Era agosto de 2011 e eu estava empolgadíssima em cobrir as eleições do ano seguinte, que oporiam o democrata Barack Obama ao republicano Mitt Romney (este, ainda não escolhido).

As prévias demorariam quase cinco meses para começar, e Obama gozava de relativa popularidade, embora esta sempre tenha sido maior fora dos Estados Unidos do que dentro dele. Mas o mundo ainda batia os braços para não se afogar na tremenda crise financeira que estourara três anos antes, e era natural que isso respingasse não só naquela eleição como na seguinte.

Queria entender, sobretudo, o que era a pobreza branca pouco escolarizada do miolo do país, que desconfiava de tudo que viesse de fora ou que quebrasse sua circunscrita bolha de crenças, bem diferente da pobreza negra e urbana do noticiário, dos filmes e ali das rebarbas de Washington.

Era uma fatia da população que odiava Obama; mais ainda, odiava a possibilidade de ele existir. E, eu não sabia, a mesma que ajudaria a eleger Donald Trump cinco anos depois.

Em meus três anos e meio de correspondência nos Estados Unidos para Folha, em dois períodos, viajei por metade dos 50 estados americanos, em boa parte para cobrir a eleição de 2012. Fui ao Havaí e a Illinois para entender Obama; fui para Utah e Massachusetts explicar Romney, e revirei o país para conhecer um eleitorado em transe, parte aflita com a economia, parte decepcionada por um governo que, embora sem maiores percalços, gastara seu capital político em uma reforma do sistema de saúde aquém da que prometera.

Obama venceu aquela eleição, diante de um Romney prolífico em gafes e centrista demais para uma ala crescente do eleitorado republicano que começava a borbulhar raiva. A polarização americana já era nítida, e a viagem à Virgínia Ocidental, e meses depois ao sul do país, onde ouvi sindicalistas e eleitores negros desalentados, me deixou obsessiva pelo tema.

No discurso da vitória, numa madrugada gelada em Chicago, Obama declarou ter escutado a voz de todos, mesmo dos que não votaram nele, e prometeu que elas o guiariam no retorno à Casa Branca. Minhas anotações da época mostram que achei essa a frase mais relevante declamada à multidão. Figuras da oposição deram declarações graciosas, e o caminho parecia claro.

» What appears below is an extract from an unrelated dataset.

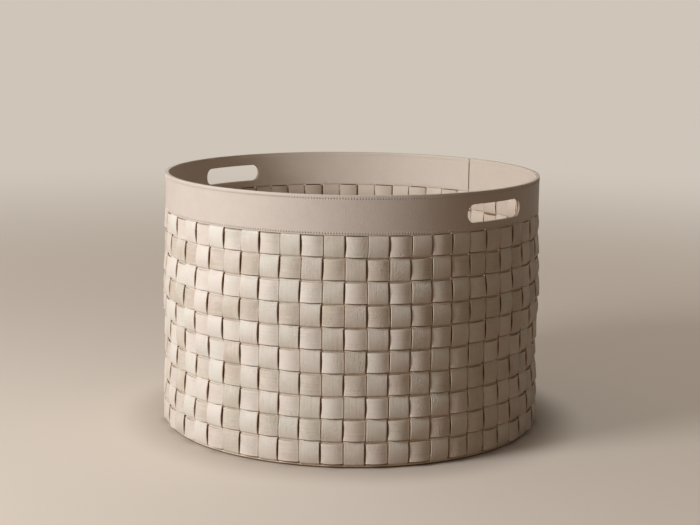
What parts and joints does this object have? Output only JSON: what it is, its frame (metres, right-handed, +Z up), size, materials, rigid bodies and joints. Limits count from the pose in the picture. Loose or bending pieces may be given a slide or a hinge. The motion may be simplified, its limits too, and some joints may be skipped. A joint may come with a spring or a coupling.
{
  "type": "woven leather storage bin",
  "caption": "Round open storage bin woven from flat leather straps, with a smooth leather rim band, two opposite hand slots and a stiff round base.",
  "frame": {"origin": "centre of the round face that the bin stands on", "axes": "+Z up out of the open top; the two hand slots lie on +X and -X; the butt seams of the rim bands are at +Y"},
  "size_m": [0.5162, 0.5161, 0.342],
  "materials": {
    "ivory_leather": "smooth vegetable-look leather straps and bands, soft satin, fine grain",
    "lining_leather": "matte split leather on the base board",
    "thread": "bonded polyester thread, tone on tone",
    "stiffener": "plain sheet strip, hidden between the rim bands, edge painted",
    "base_board": "raw fibreboard"
  },
  "bodies": {
    "root": {"base_board": "base_board", "base_filler": "base_board", "base_lining": "lining_leather", "base_outsole": "ivory_leather", "base_welt": "ivory_leather", "hoop_01": "ivory_leather", "hoop_02": "ivory_leather", "hoop_03": "ivory_leather", "hoop_04": "ivory_leather", "hoop_05": "ivory_leather", "hoop_06": "ivory_leather", "hoop_07": "ivory_leather", "hoop_08": "ivory_leather", "hoop_09": "ivory_leather", "hoop_10": "ivory_leather", "rim_band_inner": "ivory_leather", "rim_band_outer": "ivory_leather", "rim_stiffener": "stiffener", "rim_thread_bottom_inner": "thread", "rim_thread_bottom_outer": "thread", "rim_thread_top_inner": "thread", "rim_thread_top_outer": "thread", "upright_pair_01": "ivory_leather", "upright_pair_02": "ivory_leather", "upright_pair_03": "ivory_leather", "upright_pair_04": "ivory_leather", "upright_pair_05": "ivory_leather", "upright_pair_06": "ivory_leather", "upright_pair_07": "ivory_leather", "upright_pair_08": "ivory_leather", "upright_pair_09": "ivory_leather", "upright_pair_10": "ivory_leather", "upright_pair_11": "ivory_leather", "upright_pair_12": "ivory_leather", "upright_pair_13": "ivory_leather", "upright_pair_14": "ivory_leather", "upright_pair_15": "ivory_leather", "upright_pair_16": "ivory_leather", "upright_pair_17": "ivory_leather", "upright_pair_18": "ivory_leather", "upright_pair_19": "ivory_leather", "upright_pair_20": "ivory_leather", "upright_pair_21": "ivory_leather", "upright_pair_22": "ivory_leather", "upright_pair_23": "ivory_leather", "upright_pair_24": "ivory_leather", "upright_pair_25": "ivory_leather", "upright_pair_26": "ivory_leather", "upright_pair_27": "ivory_leather", "upright_pair_28": "ivory_leather", "upright_pair_29": "ivory_leather"}
  },
  "joints": []
}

Os cacos que o Partido Republicano começou a colar após duas derrotas, no entanto, reconstruiriam algo bem diferente de Romney, do senador John McCain (que perdera antes para Obama) ou mesmo que George W. Bush.

Donald Trump e Obama conversam
Donald Trump sucedeu Obama na Casa Branca - Carlos Barria - 20.jan.2017/Reuters

A opção não foi alargar o discurso para incluir aqueles que estavam redesenhando o cenário eleitoral do país —negros, mulheres, jovens, latinos. Em vez disso, o partido colou seus cacos buscando atenção, não harmonia; voltado àqueles que se sentiam perdendo lugar na política de sempre, não aos que tentavam expandir seu horizonte.

Foi nessa campanha, mais comedida do que as três anteriores que eu acompanhara como jornalista (a de 2004, em Nova York), que Donald Trump conseguiu seu primeiro quinhão no noticiário político ao acusar Obama de ser estrangeiro (!) e cobrando-lhe reiteradamente uma certidão de nascimento. Mesmo após ela ser apresentada, atacava-o diuturnamente como não americano, a pior ofensa diante de um público que acredita que o "sonho americano" o blinda de qualquer mal.

Guardo todos os contatos de pessoas que ouvi nessas viagens, e vez por outra me dá vontade de procurá-las para perguntar o que acham do rumo que o país tomou, que o mundo tomou. Meus emails diminuíram (obrigada, Zanini); a vontade de entender por que as pessoas votam como votam, não.